The find utility ships with the findutils package. If it’s not available on the system, we can install the findutils package from the official repository using a package manager like yum or apt.
2.1. Basic File Searching
The basic syntax for find is straightforward:
$ find [PATH] [OPTIONS] [EXPR]
By default, the path is the current directory. When we run the find command without any options, it will list all the files and directories in the current directory. Let’s suppose we want to search for the .zshrc file in the current directory. We’ll specify it using the -iname test:
$ find -iname ".zshrc"
./config/zsh/.zshrc
The -iname test turns off case sensitivity, as opposed to the -name test, which retains case sensitivity. Sometimes, we might want to search for files based on a pattern. For that reason, we can use the -iregex or –regex test:
$ find -regex ".*\(zsh\|bash\)rc"
./.config/zsh/zshrc
./.config/bash/bashrc
The –regex test specifies a pattern that is used to match all files that contain zsh in its filename. Alternatively, we can use the -iregex test to disable case sensitivity. In the above snippet, the .* at the beginning of the regex is used to print the path of the file. However, we can if we want to search for files by extension, we can simply use -name or -iname:
$ find -type f -iname "*.json"
./.mozilla/firefox/esr/shield-preference-experiments.json
./.mozilla/firefox/esr/extension-preferences.json
./.mozilla/firefox/esr/times.json
The -type test is used to filter the type of the match. In our case, we only need to match files.

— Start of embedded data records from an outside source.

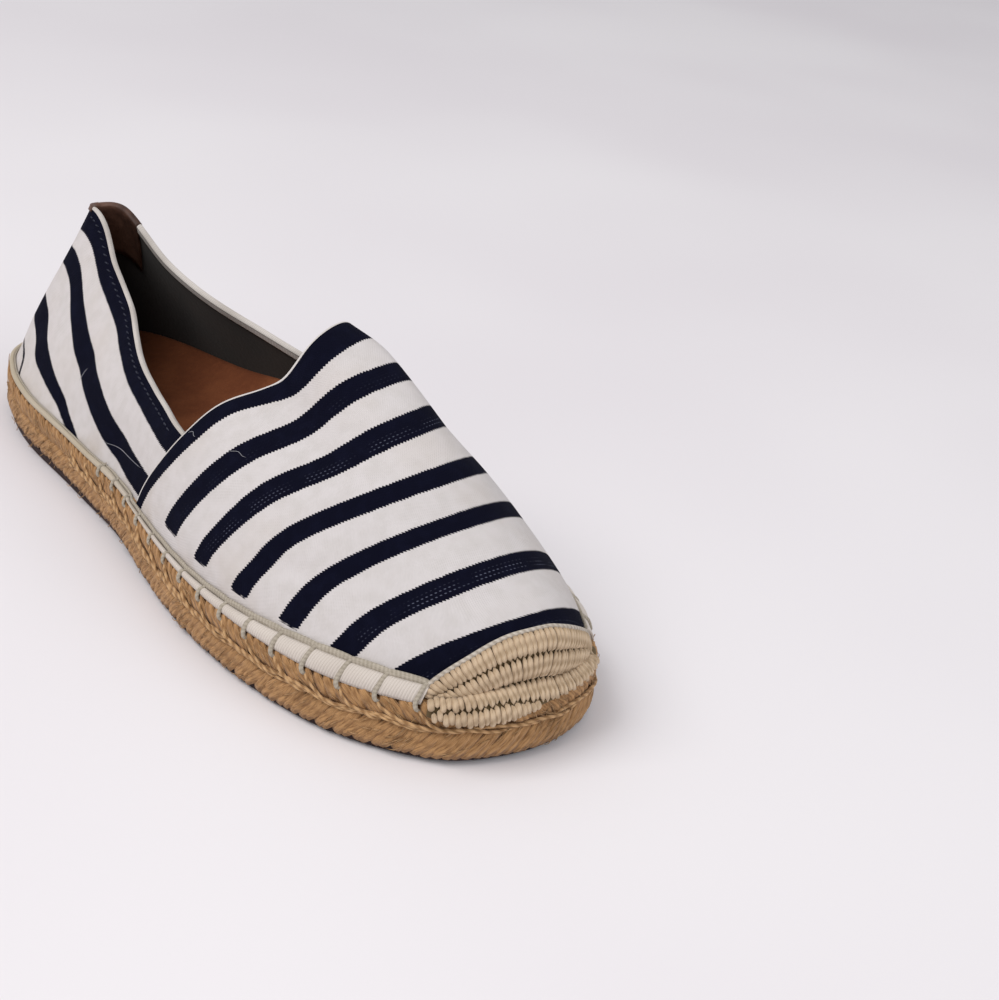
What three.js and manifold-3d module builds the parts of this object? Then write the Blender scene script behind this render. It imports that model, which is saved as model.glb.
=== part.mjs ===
import * as THREE from "three";
import { mergeVertices } from "three/addons/utils/BufferGeometryUtils.js";
import ManifoldModule from "manifold-3d";

// A flat right-foot espadrille in millimetres. The toe points to -Y, the heel to +Y, the outer side of the
// foot is towards -X, and the origin is on the floor under the middle of the shoe.

// Driving dimensions
const SOLE_LENGTH = 258;
const BALL_WIDTH = 96;
const RUBBER_THICKNESS = 3;
const JUTE_HEIGHT = 14;
const TOE_SPRING = 1;
const ARCH_LIFT = 1.2;
const LEDGE_WIDTH = 4;
const SEAT_GAP = 0.3;
const VAMP_WALL = 2.2;
const QUARTER_WALL = 1.6;
const QUARTER_STEP = 0.9;
const QUARTER_UNDERLAP = 10;
const INSOLE_THICKNESS = 2.2;
const INSOLE_CLEARANCE = 0.7;
const TAPE_HEIGHT = 5;
const TAPE_THICKNESS = 1;
const TAPE_GAP = 0.45;
const TAPE_END_GAP = 1.6;
const BINDING_THICKNESS = 0.7;
const BINDING_DEPTH = 3;
const BINDING_GAP = 0.5;
const BINDING_LIFT = 0.5;
const BINDING_END_GAP = 0.8;
const TAB_LENGTH = 36;
const TAB_DEPTH = 18;
const TAB_THICKNESS = 0.9;
const CAP_GAP = 0.75;
const CAP_THICKNESS = 1.3;
const CAP_RIB = 0.6;
const CAP_RIBS = 5;
const RUBBER_INSET = 1.6;
const RUBBER_EDGE = 0.6;
const STRAND_PITCH = 5.5;
const STRAND_RELIEF = 0.8;
const INSTEP_HEIGHT = 82;
const HEEL_HEIGHT = 72;

// The widest line of the sole: how far along the length, and each side as a share of the ball width.
const OUTLINE = [
  { along: 0.0, lateral: 0.0, medial: 0.0 },
  { along: 0.03, lateral: 0.205, medial: 0.18 },
  { along: 0.085, lateral: 0.298, medial: 0.26 },
  { along: 0.17, lateral: 0.358, medial: 0.309 },
  { along: 0.3, lateral: 0.379, medial: 0.317 },
  { along: 0.42, lateral: 0.406, medial: 0.329 },
  { along: 0.54, lateral: 0.464, medial: 0.389 },
  { along: 0.65, lateral: 0.502, medial: 0.469 },
  { along: 0.75, lateral: 0.497, medial: 0.485 },
  { along: 0.85, lateral: 0.444, medial: 0.443 },
  { along: 0.925, lateral: 0.342, medial: 0.36 },
  { along: 0.975, lateral: 0.216, medial: 0.255 },
  { along: 1.0, lateral: 0.0, medial: 0.052 },
];

// How high the underside stands: both flat spots are at 0, the waist and the toe are raised.
const UNDERSIDE = [
  { along: 0.0, arch: 0, spring: 0 },
  { along: 0.34, arch: 0, spring: 0 },
  { along: 0.46, arch: 1, spring: 0 },
  { along: 0.58, arch: 0, spring: 0 },
  { along: 0.76, arch: 0, spring: 0 },
  { along: 0.88, arch: 0, spring: 0.25 },
  { along: 1.0, arch: 0, spring: 1 },
];

// The ridge of the last in the middle of the foot: height above the floor as a share of the instep height, and
// how far it lies to the medial side as a share of the ball width.
const RIDGE = [
  { along: 0.0, height: 1.23, offset: 0 },
  { along: 0.12, height: 1.065, offset: 0 },
  { along: 0.3, height: 0.916, offset: 0.01 },
  { along: 0.42, height: 0.97, offset: 0.02 },
  { along: 0.5, height: 1.0, offset: 0.031 },
  { along: 0.6, height: 0.957, offset: 0.042 },
  { along: 0.7, height: 0.843, offset: 0.052 },
  { along: 0.8, height: 0.693, offset: 0.052 },
  { along: 0.86, height: 0.575, offset: 0.047 },
  { along: 1.0, height: 0.373, offset: 0.042 },
];

// The side wall between the foot of the upper and the ridge. Bulge is a share of the ball width and rise one of
// the instep height: they place the wall's low handle. Reach is how far out the high handle stands.
const WALL = [
  { along: 0.0, bulge: 0.031, rise: 0.228, reach: 0.27 },
  { along: 0.15, bulge: -0.005, rise: 0.183, reach: 0.1 },
  { along: 0.35, bulge: 0.017, rise: 0.237, reach: 0.29 },
  { along: 0.5, bulge: 0.045, rise: 0.25, reach: 0.41 },
  { along: 0.65, bulge: 0.044, rise: 0.218, reach: 0.51 },
  { along: 0.8, bulge: 0.012, rise: 0.104, reach: 0.55 },
  { along: 1.0, bulge: 0.001, rise: 0.03, reach: 0.51 },
];

// How far each station leans back to the heel on its way up to the ridge, as a share of the sole length.
const SWEEP = [
  { along: 0.0, back: 0.084 },
  { along: 0.2, back: 0.082 },
  { along: 0.45, back: 0.099 },
  { along: 0.65, back: 0.136 },
  { along: 0.8, back: 0.073 },
  { along: 0.92, back: 0.047 },
  { along: 1.0, back: 0.036 },
];

// Where the ridge ends over the toe and the heel, and how softly stations gather there, as shares of the length.
const TOE_POLE = 0.986;
const TOE_ROUNDING = 0.062;
const HEEL_POLE = 0.12;
const HEEL_ROUNDING = 0.0155;

// The collar of the quarter: its height above the floor at each station as a share of the heel height.
const COLLAR = [
  { along: 0.0, height: 0.99 },
  { along: 0.06, height: 1.0 },
  { along: 0.14, height: 0.84 },
  { along: 0.24, height: 0.744 },
  { along: 0.36, height: 0.673 },
  { along: 0.5, height: 0.614 },
];
const TOPLINE_ALONG = 0.492;
const CAP_ALONG = 0.93;

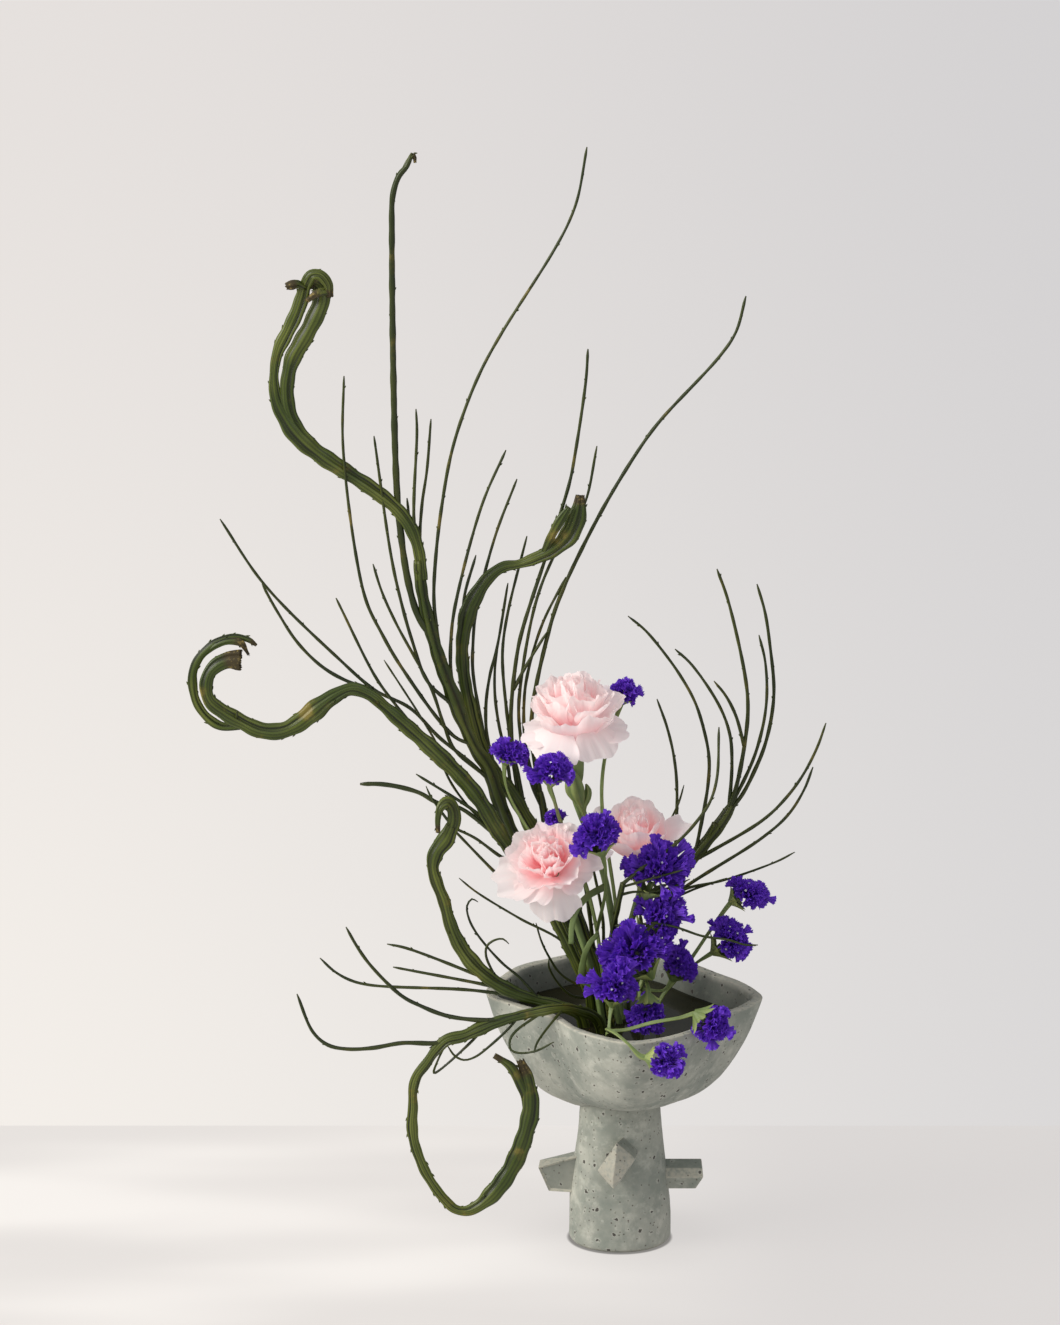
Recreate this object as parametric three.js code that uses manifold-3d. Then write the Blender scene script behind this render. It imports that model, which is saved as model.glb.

2.2. Finding Based on a Set of Extensions
Sometimes, we might want to find files that match a set of extensions. For instance, searching for files that are either PDF, EPUB, or Markdown. Fortunately, we can specify multiple expressions to the find command:
$ find -type f -name "*.pdf" -or -name "*.epub" -or -name "*.md"
./github/haidarz/README.md
./dox/freebsd_handbook.epub
./dox/annotated_cpp.pdf
./.config/zsh/plugins/fsh/README.md
./.config/zsh/plugins/fsh/CHANGELOG.md
The -or is an operator that chains multiple expressions together. There are other operators that can be used in the same way, such as -not and -and.
Alternatively, we can write the above command using a regular expression:
$ find -iregex ".*.\(pdf\|epub\|md\)"
./github/haidarz/README.md
./dox/freebsd_handbook.epub
./dox/annotated_cpp.pdf
./.config/zsh/plugins/fsh/README.md
./.config/zsh/plugins/fsh/CHANGELOG.md
The “pipe” character in the regex acts as an -or operator.
3. Using locate
The locate command lists files that are available in the databases generated by updatedb. The updatedb program indexes the files and directories in the system and saves them to a database file. The updatedb program is run by cron at least once a day, though we can also run it manually from the command line.
The locate utility is performant as compared to find because it doesn’t need to walk through the file hierarchy to find files. For that reason, it’s the preferred option if we want to achieve optimal execution time.
If it’s not available on the system, we can install either the findutils or the mlocate package from the official repository. Mind that we’ll need to run the updatedb command once locate is installed. Let’s verify the availability of locate:
$ locate --version
mlocate 0.26
Copyright (C) 2007 Red Hat, Inc. All rights reserved.
This software is distributed under the GPL v.2.
3.1. Basic Usage
As we know, locate searches the entire database. Therefore, it’s expected that locate will search the entire system. For that reason, we cannot give it the desired path to search in. However, it does provide a pattern matching option.
First of all, let’s update the files database using the updatedb command:
$ updatedb
Now, let’s search for files or paths with the exact name of xwayland:
$ locate xwayland -l 3
/var/db/repos/gentoo/x11-base/xwayland
/var/db/repos/gentoo/x11-base/xwayland/Manifest
/var/db/repos/gentoo/x11-base/xwayland/files
As we can see, it lists the files and directories that have the name xwayland. The -l or –limit option limits the number of paths to match.
3.2. Regular Expressions
Let’s change the previous example a bit, so it only lists the files and directories instead of paths that contain xwayland:
$ locate -r "/xwayland$"
/var/db/repos/gentoo/x11-base/xwayland
The -r or –regex option is used to specify a regular expression. In our case, we want to list the paths that end with xwayland, hence the dollar sign ($) at the end of the expression. We can specify any POSIX compliant regex to locate:
$ locate --regex "\.(pdf|md|epub)$" -l 5
/usr/share/alsa/ucm/README.md
/usr/share/alsa/ucm2/README.md
/usr/share/bison/README.md
/usr/share/doc/argon2-20190702/argon2-specs.pdf
/usr/share/doc/bzip2-1.0.8-r1/manual.pdf
Mind that we used –regex instead of -r. The difference between both options is that the -r is used to specify a Basic Regular Expression (BRE), while the –regex flag is used to specify Extended Regular Expression (ERE). The Extended Regular Expression gives us more control because it’s more comprehensive. For instance, the piping feature is achieved with ERE instead of BRE.
3.3. Missing Files
As we saw, the locate command does a pretty good job. However, we should note that, by default, it doesn’t care about the existence of files. If we were to delete a file from the system, we should be aware that the file will still be registered in the files database. Fortunately, locate has the –existing or -e flag that takes care of it:
$ locate wgetrc
/home/hey/.config/wget/wgetrc
$ rm -rf /home/hey/.config/wget/wgetrc
$ locate wgetrc
/home/hey/.config/wget/wgetrc
$ locate -e wgetrc
$
As we can see, even after deleting the wgetrc file, it still displays the wgetrc file in the result until we specify the -e flag. Additionally, it resolves when the files database is updated.
4. Conclusion
In this article, we saw how we can search for files and directories using the find and locate utilities. We learned how to use regular expressions to effectively find files and directories based on matching patterns.